* _Exercise requirements_
It is required that all of the data be written out exactly.

**** Data section

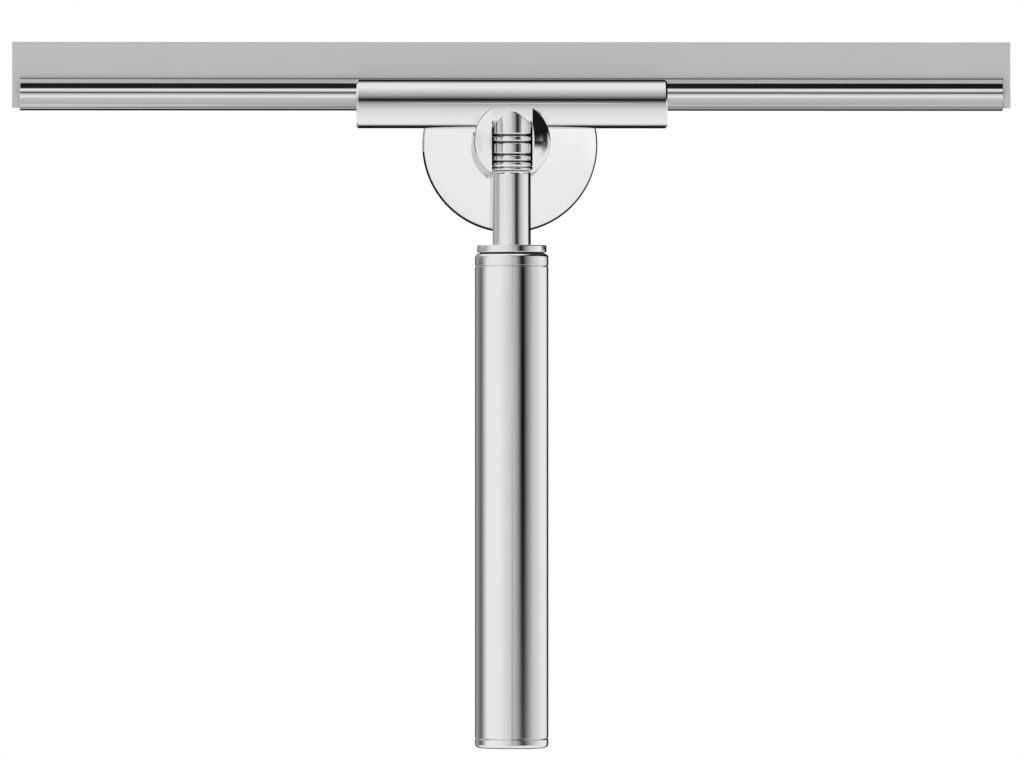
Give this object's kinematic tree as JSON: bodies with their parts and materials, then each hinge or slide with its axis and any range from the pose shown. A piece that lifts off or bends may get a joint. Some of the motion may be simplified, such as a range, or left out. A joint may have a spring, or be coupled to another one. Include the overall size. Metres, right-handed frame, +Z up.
{
  "type": "window cleaning squeegee",
  "caption": "Polished squeegee with a rubber blade in a metal rail and a round straight handle, hanging by its neck in a round wall post with a rosette.",
  "frame": {"origin": "centre of the wall plate's back face, on the wall plane", "axes": "+Y into the wall, -Y into the room, +Z up, +X to the right as seen from the room, along the blade"},
  "size_m": [0.34, 0.0545, 0.2403],
  "materials": {
    "chrome": "mirror polished chrome plate",
    "steel": "plain stainless steel",
    "brass": "turned brass",
    "blade_rubber": "smooth matt grey silicone rubber",
    "seal_rubber": "matt black rubber",
    "pad_plastic": "matt grey plastic"
  },
  "bodies": {
    "holder": {"rosette": "chrome", "wall_plate": "steel", "rosette_set_screw": "steel", "post": "chrome", "post_screw": "steel", "post_lock_washer": "steel", "post_pin": "steel", "saddle_pad_left": "pad_plastic", "saddle_pad_right": "pad_plastic"},
    "squeegee": {"blade_rail": "chrome", "head_bar": "chrome", "neck_sleeve": "chrome", "neck_washer": "chrome", "neck_tube": "chrome", "handle_collar": "chrome", "handle_top_cap": "chrome", "handle_tube": "chrome", "handle_bottom_cap": "chrome", "clamp_spindle": "steel", "flat_washer": "steel", "spring_washer": "steel", "clamp_pad": "brass", "spindle_nut": "brass", "collar_seal": "seal_rubber", "top_o_ring": "seal_rubber", "bottom_o_ring": "seal_rubber"},
    "blade": {"wiper_rubber": "blade_rubber"}
  },
  "joints": [
    {"name": "lift_off", "type": "slide", "parent": "holder", "child": "squeegee", "axis": [0, 0, 1], "range_m": [0, 0.022]},
    {"name": "blade_slide", "type": "slide", "parent": "squeegee", "child": "blade", "axis": [1, 0, 0], "range_m": [-0.34, 0.34]}
  ]
}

********

* _Response_
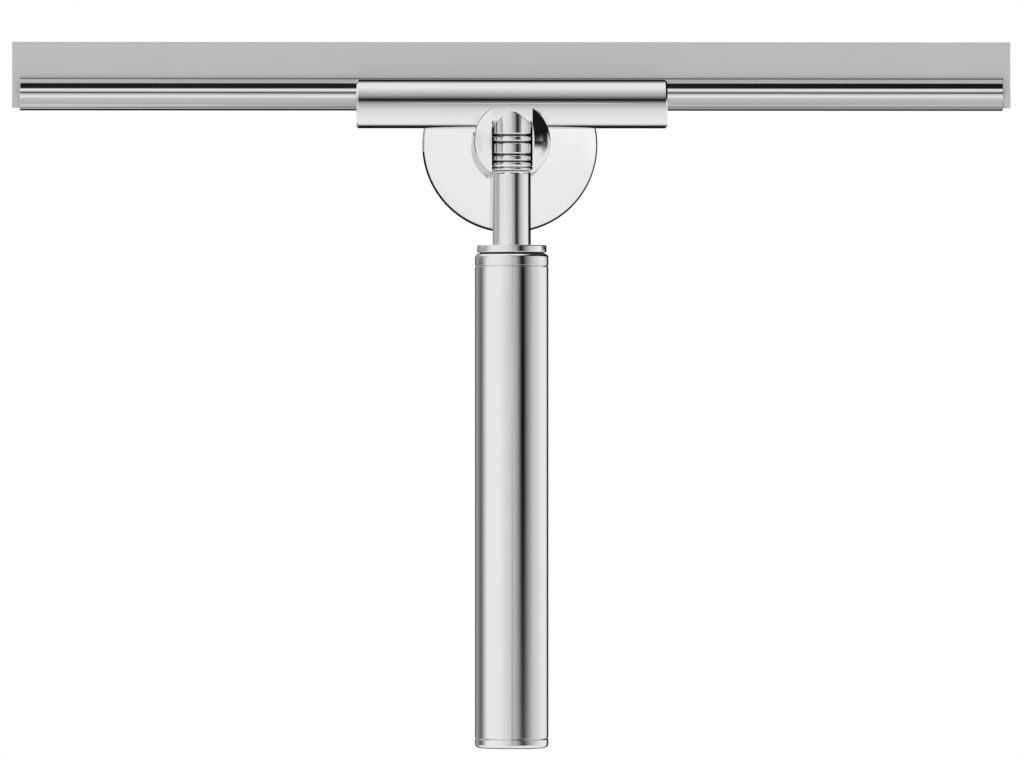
Give this object's kinematic tree as JSON: bodies with their parts and materials, then each hinge or slide with its axis and any range from the pose shown. A piece that lifts off or bends may get a joint. Some of the motion may be simplified, such as a range, or left out. A joint may have a spring, or be coupled to another one. Include the overall size. Metres, right-handed frame, +Z up.
{
  "type": "window cleaning squeegee",
  "caption": "Polished squeegee with a rubber blade in a metal rail and a round straight handle, hanging by its neck in a round wall post with a rosette.",
  "frame": {"origin": "centre of the wall plate's back face, on the wall plane", "axes": "+Y into the wall, -Y into the room, +Z up, +X to the right as seen from the room, along the blade"},
  "size_m": [0.34, 0.0545, 0.2403],
  "materials": {
    "chrome": "mirror polished chrome plate",
    "steel": "plain stainless steel",
    "brass": "turned brass",
    "blade_rubber": "smooth matt grey silicone rubber",
    "seal_rubber": "matt black rubber",
    "pad_plastic": "matt grey plastic"
  },
  "bodies": {
    "holder": {"rosette": "chrome", "wall_plate": "steel", "rosette_set_screw": "steel", "post": "chrome", "post_screw": "steel", "post_lock_washer": "steel", "post_pin": "steel", "saddle_pad_left": "pad_plastic", "saddle_pad_right": "pad_plastic"},
    "squeegee": {"blade_rail": "chrome", "head_bar": "chrome", "neck_sleeve": "chrome", "neck_washer": "chrome", "neck_tube": "chrome", "handle_collar": "chrome", "handle_top_cap": "chrome", "handle_tube": "chrome", "handle_bottom_cap": "chrome", "clamp_spindle": "steel", "flat_washer": "steel", "spring_washer": "steel", "clamp_pad": "brass", "spindle_nut": "brass", "collar_seal": "seal_rubber", "top_o_ring": "seal_rubber", "bottom_o_ring": "seal_rubber"},
    "blade": {"wiper_rubber": "blade_rubber"}
  },
  "joints": [
    {"name": "lift_off", "type": "slide", "parent": "holder", "child": "squeegee", "axis": [0, 0, 1], "range_m": [0, 0.022]},
    {"name": "blade_slide", "type": "slide", "parent": "squeegee", "child": "blade", "axis": [1, 0, 0], "range_m": [-0.34, 0.34]}
  ]
}